=== GOAL OF THE EXERCISE ===
Locate every line in the material below that has the word "model". Copy each of those lines.

=== ENTRIES SHOWN ===

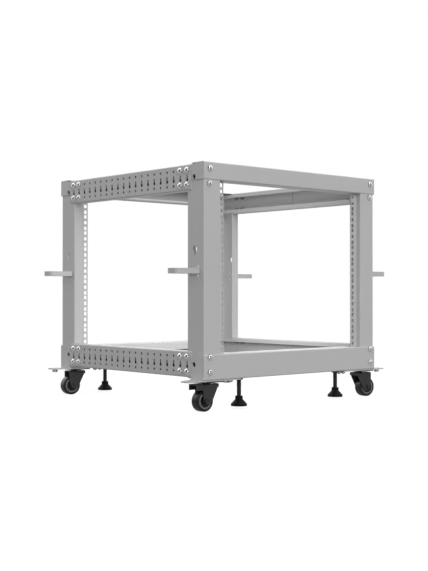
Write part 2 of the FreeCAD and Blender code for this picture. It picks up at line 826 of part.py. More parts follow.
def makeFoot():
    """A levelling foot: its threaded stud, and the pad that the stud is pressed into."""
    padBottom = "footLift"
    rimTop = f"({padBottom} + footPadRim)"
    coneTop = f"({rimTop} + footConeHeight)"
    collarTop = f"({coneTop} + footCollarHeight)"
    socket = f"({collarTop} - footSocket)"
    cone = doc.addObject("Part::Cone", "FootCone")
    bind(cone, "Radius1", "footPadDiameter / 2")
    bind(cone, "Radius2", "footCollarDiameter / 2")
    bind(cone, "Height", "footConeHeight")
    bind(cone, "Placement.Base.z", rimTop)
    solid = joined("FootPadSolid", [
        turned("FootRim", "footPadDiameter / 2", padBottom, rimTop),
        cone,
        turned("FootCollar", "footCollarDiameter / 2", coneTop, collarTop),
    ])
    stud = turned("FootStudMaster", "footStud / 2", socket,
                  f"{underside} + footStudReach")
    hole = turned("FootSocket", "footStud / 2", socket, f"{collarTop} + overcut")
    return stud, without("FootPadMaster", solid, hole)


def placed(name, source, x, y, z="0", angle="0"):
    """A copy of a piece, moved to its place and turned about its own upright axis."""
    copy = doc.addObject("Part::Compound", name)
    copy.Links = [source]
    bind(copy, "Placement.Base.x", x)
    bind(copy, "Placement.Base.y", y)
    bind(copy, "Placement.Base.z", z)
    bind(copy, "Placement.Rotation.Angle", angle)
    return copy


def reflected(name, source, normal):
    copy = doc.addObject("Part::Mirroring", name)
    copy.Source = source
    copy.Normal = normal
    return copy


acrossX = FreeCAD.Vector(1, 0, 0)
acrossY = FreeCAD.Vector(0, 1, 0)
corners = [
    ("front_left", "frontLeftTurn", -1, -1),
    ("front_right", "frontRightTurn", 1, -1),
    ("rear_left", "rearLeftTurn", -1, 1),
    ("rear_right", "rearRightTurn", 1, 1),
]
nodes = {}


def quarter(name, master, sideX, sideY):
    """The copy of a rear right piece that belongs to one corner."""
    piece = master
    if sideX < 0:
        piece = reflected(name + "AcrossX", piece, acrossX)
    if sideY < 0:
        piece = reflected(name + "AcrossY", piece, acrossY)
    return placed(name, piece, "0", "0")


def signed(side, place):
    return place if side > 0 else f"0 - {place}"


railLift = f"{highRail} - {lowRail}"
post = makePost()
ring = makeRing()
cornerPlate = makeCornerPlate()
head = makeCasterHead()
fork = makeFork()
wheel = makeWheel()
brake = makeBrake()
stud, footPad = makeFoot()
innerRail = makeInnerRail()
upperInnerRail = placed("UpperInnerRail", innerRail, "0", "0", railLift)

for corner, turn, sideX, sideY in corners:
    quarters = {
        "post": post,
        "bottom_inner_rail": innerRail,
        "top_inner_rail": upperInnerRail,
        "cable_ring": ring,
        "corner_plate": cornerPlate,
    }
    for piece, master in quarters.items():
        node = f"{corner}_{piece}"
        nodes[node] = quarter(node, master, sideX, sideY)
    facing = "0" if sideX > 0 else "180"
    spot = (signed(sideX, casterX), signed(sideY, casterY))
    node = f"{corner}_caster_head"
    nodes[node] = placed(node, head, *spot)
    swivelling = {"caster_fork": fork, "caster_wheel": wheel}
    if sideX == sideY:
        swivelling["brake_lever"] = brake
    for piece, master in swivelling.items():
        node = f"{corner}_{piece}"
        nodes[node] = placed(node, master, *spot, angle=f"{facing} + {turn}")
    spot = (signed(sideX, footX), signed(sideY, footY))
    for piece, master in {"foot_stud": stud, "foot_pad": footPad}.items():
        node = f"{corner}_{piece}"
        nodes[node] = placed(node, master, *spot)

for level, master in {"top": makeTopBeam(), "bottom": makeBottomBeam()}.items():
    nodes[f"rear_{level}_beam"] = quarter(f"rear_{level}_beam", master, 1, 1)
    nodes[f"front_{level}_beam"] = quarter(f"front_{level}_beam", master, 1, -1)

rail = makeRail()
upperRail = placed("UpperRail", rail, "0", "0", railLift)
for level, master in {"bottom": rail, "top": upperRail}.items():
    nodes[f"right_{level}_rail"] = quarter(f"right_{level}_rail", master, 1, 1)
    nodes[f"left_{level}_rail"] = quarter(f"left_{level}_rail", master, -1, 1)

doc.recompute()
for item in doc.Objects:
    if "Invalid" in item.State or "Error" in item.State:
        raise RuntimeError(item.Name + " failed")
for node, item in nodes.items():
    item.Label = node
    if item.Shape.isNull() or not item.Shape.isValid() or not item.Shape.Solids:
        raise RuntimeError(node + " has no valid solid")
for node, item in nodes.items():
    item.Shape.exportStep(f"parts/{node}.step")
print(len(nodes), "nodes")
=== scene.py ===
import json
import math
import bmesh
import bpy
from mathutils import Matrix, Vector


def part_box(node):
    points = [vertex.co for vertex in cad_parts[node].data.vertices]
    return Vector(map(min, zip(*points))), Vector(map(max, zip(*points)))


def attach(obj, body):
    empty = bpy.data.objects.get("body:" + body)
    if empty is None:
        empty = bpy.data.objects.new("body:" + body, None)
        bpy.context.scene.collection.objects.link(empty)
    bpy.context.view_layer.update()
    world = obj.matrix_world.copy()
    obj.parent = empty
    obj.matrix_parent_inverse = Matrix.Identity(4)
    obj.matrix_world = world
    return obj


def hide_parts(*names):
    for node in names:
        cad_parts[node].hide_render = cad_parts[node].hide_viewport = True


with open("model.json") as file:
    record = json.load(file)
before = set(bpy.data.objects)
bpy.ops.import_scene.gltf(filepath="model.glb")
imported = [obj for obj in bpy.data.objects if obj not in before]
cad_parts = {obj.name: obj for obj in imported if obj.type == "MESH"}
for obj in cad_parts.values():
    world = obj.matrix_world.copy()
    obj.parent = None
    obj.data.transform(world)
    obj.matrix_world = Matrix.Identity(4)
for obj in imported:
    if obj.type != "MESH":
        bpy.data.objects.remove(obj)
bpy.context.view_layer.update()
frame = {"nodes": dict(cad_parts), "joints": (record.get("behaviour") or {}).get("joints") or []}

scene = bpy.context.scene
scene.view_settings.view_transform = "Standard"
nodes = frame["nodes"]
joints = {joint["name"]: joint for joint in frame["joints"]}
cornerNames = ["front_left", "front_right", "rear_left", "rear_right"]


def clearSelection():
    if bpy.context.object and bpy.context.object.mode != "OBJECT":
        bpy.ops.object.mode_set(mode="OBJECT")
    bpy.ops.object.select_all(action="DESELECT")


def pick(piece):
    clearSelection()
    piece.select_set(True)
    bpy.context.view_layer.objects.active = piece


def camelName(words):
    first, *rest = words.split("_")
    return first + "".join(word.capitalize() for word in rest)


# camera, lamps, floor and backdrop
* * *
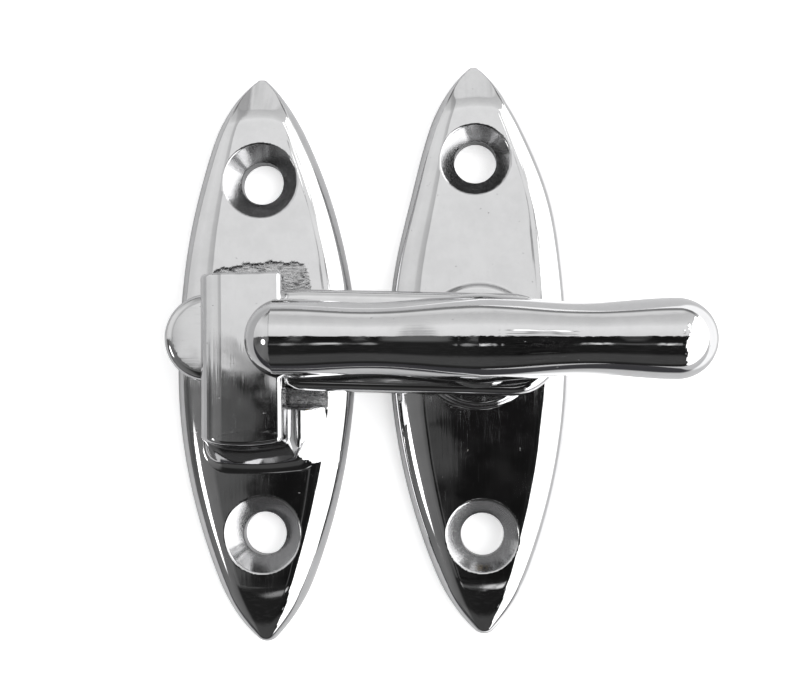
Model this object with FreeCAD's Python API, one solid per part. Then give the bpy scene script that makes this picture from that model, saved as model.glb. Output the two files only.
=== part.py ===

=== ANSWER ===
with open("model.json") as file:
bpy.ops.import_scene.gltf(filepath="model.glb")
Model this object with FreeCAD's Python API, one solid per part. Then give the bpy scene script that makes this picture from that model, saved as model.glb. Output the two files only.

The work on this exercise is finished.